As more and more people adopt crypto assets, the EC is working on some legal perimeters for its member states
In 2018, the second Global cryptoasset Benchmarking Study estimated the number of identity-verified crypto users at about 35 million users. One of the most recent studies at the Cambridge Centre for Alternative Finance recently revealed that there are now more than 100 million people who currently own Bitcoin or several other blockchain-based assets around the world, totaling to a 189% increase in users. The study also showed that this surge was very much due to the activity in the Asica-Pacific, the Americas, North America and Europe.
As a result of this, the European Commission is attempting to create certain clear legal parameters for the cryptocurrency industry in its member states, and on the 24th of September it officially adopted new digital finance package, the first to address crypto assets, that handles digital finance, new payment strategies and naturally, legislative proposals on crypto assets.
The proposals are intended to target stablecoin issuers, and was essentially is made of a selection of particular requirements to create some sense of supervision, requiring for instance, a stablecoin issuer to finish authorization by a national competent authority if they go over €5 million, and oblige issuers to publish a white paper with specific disclosures.
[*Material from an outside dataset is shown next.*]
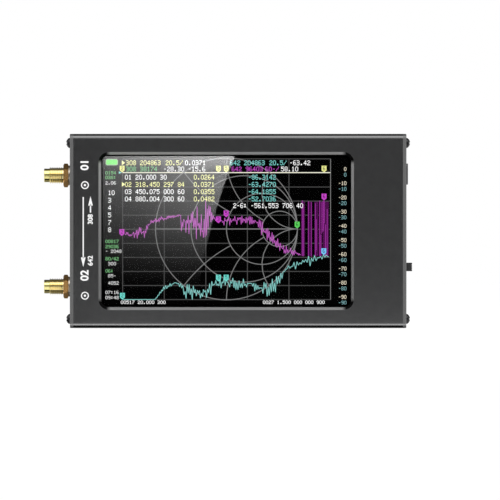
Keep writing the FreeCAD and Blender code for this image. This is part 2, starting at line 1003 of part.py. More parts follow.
def cell_board_x1():
    """Where the wires leave the cell's protection board."""
    return shell_x - plug_from_plate - wire_pitch / 2 - wire_bend_radius - wire_run


def cell_x1():
    return cell_board_x1() - cell_board_length


def cell_y0():
    return board_rear + insulator_thickness


def cell_y1():
    return inner_rear_y - cell_pad_thickness


def cell_z0():
    return screw_inset + channel_radius + cell_channel_gap


def cell_z1():
    return case_height - cell_z0()


def battery_insulator():
    return box(cell_x0(), cell_x1(), board_rear, cell_y0(), cell_z0(), cell_z1())


def battery_cell():
    cell = box(cell_x0(), cell_x1(), cell_y0(), cell_y1(), cell_z0(), cell_z1())
    return cell.makeFillet(cell_edge_radius, cell.Edges)


def battery_pad():
    inset = cell_pad_inset
    return box(
        cell_x0() + inset,
        cell_x1() - inset,
        cell_y1(),
        inner_rear_y,
        cell_z0() + inset,
        cell_z1() - inset,
    )


def wire_y():
    return board_rear + wire_axis_height


def battery_board():
    half_y, half_z = cell_board_thickness / 2, cell_board_height / 2
    y0, y1 = wire_y() - half_y, wire_y() + half_y
    return box(cell_x1(), cell_board_x1(), y0, y1, middle_z - half_z, middle_z + half_z)


def plug_z0():
    return case_height - plug_below_top


def wire_path_x(place):
    """X of a wire where it runs up to the plug; place is 0 for the inner wire, 1 for the outer."""
    return cell_board_x1() + wire_run + wire_bend_radius + place * wire_pitch


def battery_wire(place):
    """Straight run, quarter turn, straight run."""
    radius = wire_bend_radius + place * wire_pitch
    z = middle_z + wire_start_above_middle - place * wire_pitch
    x = wire_path_x(place)
    middle = Vector(x - radius, wire_y(), z + radius)
    diagonal = radius * math.sqrt(0.5)
    start = Vector(cell_board_x1(), wire_y(), z)
    bend_start = Vector(x - radius, wire_y(), z)
    bend_middle = middle + Vector(diagonal, 0, -diagonal)
    bend_end = Vector(x, wire_y(), z + radius)
    end = Vector(x, wire_y(), plug_z0())
    path = Part.Wire(
        [
            Part.makeLine(start, bend_start),
            Part.Arc(bend_start, bend_middle, bend_end).toShape(),
            Part.makeLine(bend_end, end),
        ]
    )
    section = Part.Wire([Part.makeCircle(wire_radius, start, Vector(1, 0, 0))])
    wire = path.makePipeShell([section], True, False)
    print("battery wire", place, "bend radius", radius, "length", round(path.Length, 1))
    return wire


def plug_middle_x():
    return shell_x - plug_from_plate


def plug_half_width():
    return wire_pitch / 2 + plug_wall


def battery_plug():
    half = plug_half_width()
    y0, y1 = wire_y() - plug_half_thickness, wire_y() + plug_half_thickness
    return box(
        plug_middle_x() - half, plug_middle_x() + half, y0, y1, plug_z0(), plug_z0() + plug_length
    )


def battery_socket():
    half = plug_half_width() + slip_gap
    thickness = plug_half_thickness + slip_gap
    z0 = plug_z0() + socket_offset
    z1 = plug_z0() + plug_length
    x = plug_middle_x()
    outside = box(
        x - half - socket_wall,
        x + half + socket_wall,
        board_rear,
        wire_y() + thickness + socket_wall,
        z0,
        z1 + slip_gap + socket_wall,
    )
    inside = box(x - half, x + half, wire_y() - thickness, wire_y() + thickness, z0, z1 + slip_gap)
    return outside.cut(inside)


def all_parts():
    parts = {
        "front_shell": front_shell(),
        "rear_shell": rear_shell(),
        "left_end_plate": left_end_plate(),
        "right_end_plate": right_end_plate(),
        "left_plate_screws": left_plate_screws(),
        "right_plate_screws": right_plate_screws(),
        "cover_lens": cover_lens(),
        "lens_adhesive": lens_adhesive(),
        "display_gasket": display_gasket(),
        "lcd_panel": lcd_panel(),
        "lcd_backlight": lcd_backlight(),
        "lcd_frame": lcd_frame(),
        "lcd_ribbon": lcd_ribbon(),
        "ribbon_connector": ribbon_connector(),
        "ribbon_latch": ribbon_latch(),
        "main_board": main_board(),
        "processor": processor(),
        "flash_memory": flash_memory(),
        "signal_synthesizer": signal_synthesizer(),
        "reference_oscillator": reference_oscillator(),
        "charge_regulator": charge_regulator(),
        "power_inductor": power_inductor(),
        "usb_c_shell": usb_c_shell(),
        "usb_c_tongue": usb_c_tongue(),
        "status_leds": status_leds(),
        "led_light_pipes": led_light_pipes(),
        "power_button": power_button(),
        "power_switch_body": power_switch_body(),
        "power_switch_stem": power_switch_stem(),
        "jog_body": jog_body(),
        "jog_cover": jog_cover(),
        "jog_slider": jog_slider(),
        "jog_lever": jog_lever(),
        "battery_insulator": battery_insulator(),
        "battery_cell": battery_cell(),
        "battery_pad": battery_pad(),
        "battery_board": battery_board(),
        "battery_wire_red": battery_wire(0),
        "battery_wire_black": battery_wire(1),
        "battery_plug": battery_plug(),
        "battery_socket": battery_socket(),
    }
    for number, port_z in enumerate(port_places, start=1):
        parts[f"port_{number}_jack"] = port_jack(port_z)
        parts[f"port_{number}_dielectric"] = port_dielectric(port_z)
        parts[f"port_{number}_contact"] = port_contact(port_z)
        parts[f"port_{number}_washer"] = port_washer(port_z)
        parts[f"port_{number}_nut"] = port_nut(port_z)
        parts[f"rf_shield_{number}"] = rf_shield(port_z)
        parts[f"rf_mixers_{number}"] = mixers(port_z)
    return parts


os.makedirs("parts", exist_ok=True)
for name, shape in all_parts().items():
    shape.exportStep(f"parts/{name}.step")
    print(name, len(shape.Solids), round(shape.Volume, 1), shape.isValid())
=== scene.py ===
"""Looks of the handheld antenna analyzer: finishes, display, print and studio. Metres, row frame."""
import math
import random

import bmesh
import bpy
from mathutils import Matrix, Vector


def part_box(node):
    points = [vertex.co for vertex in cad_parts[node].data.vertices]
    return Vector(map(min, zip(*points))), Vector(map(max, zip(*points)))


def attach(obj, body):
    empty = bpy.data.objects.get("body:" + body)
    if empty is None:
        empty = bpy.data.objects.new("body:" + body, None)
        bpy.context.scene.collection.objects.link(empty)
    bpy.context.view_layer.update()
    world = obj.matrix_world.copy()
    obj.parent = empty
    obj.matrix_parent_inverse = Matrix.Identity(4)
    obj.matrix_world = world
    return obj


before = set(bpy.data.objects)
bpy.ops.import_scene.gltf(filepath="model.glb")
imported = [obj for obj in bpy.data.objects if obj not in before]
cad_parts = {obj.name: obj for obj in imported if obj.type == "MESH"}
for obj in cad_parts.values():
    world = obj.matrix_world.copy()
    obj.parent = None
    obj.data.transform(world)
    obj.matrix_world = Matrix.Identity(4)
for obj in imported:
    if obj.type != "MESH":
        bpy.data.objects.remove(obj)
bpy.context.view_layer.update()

MM = 0.001
ROOT = "analyzer"

# Places taken from the CAD, in millimetres.
lens_low, lens_high = (corner / MM for corner in map(Vector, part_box("cover_lens")))
case_low, case_high = (corner / MM for corner in map(Vector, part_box("front_shell")))
window_x = (lens_low.x + lens_high.x) / 2
window_z = (lens_low.z + lens_high.z) / 2
lcd_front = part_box("lcd_panel")[0][1] / MM
face_front = case_low.y
plate_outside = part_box("right_end_plate")[1][0] / MM


# ------------------------------------------------ nodes

slow_patch = 40              # slow changes of tone are this many times as long as the grain
relief_strength = 0.6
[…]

The European Commission stated that
“By making rules safer and more digital friendly for consumers, the European Commission aims to boost responsible innovation in the EU’s financial sector, especially for highly innovative digital start-ups, while mitigating any potential risks related to investor protection, money laundering and cyber-crime.”
The underlying crux of this package is considering the potential adoptions of more crypto-based financial methods in the future, and so the commission saw the need to support the EU’s economic recovery by facilitating new processes of funding Europe’s business.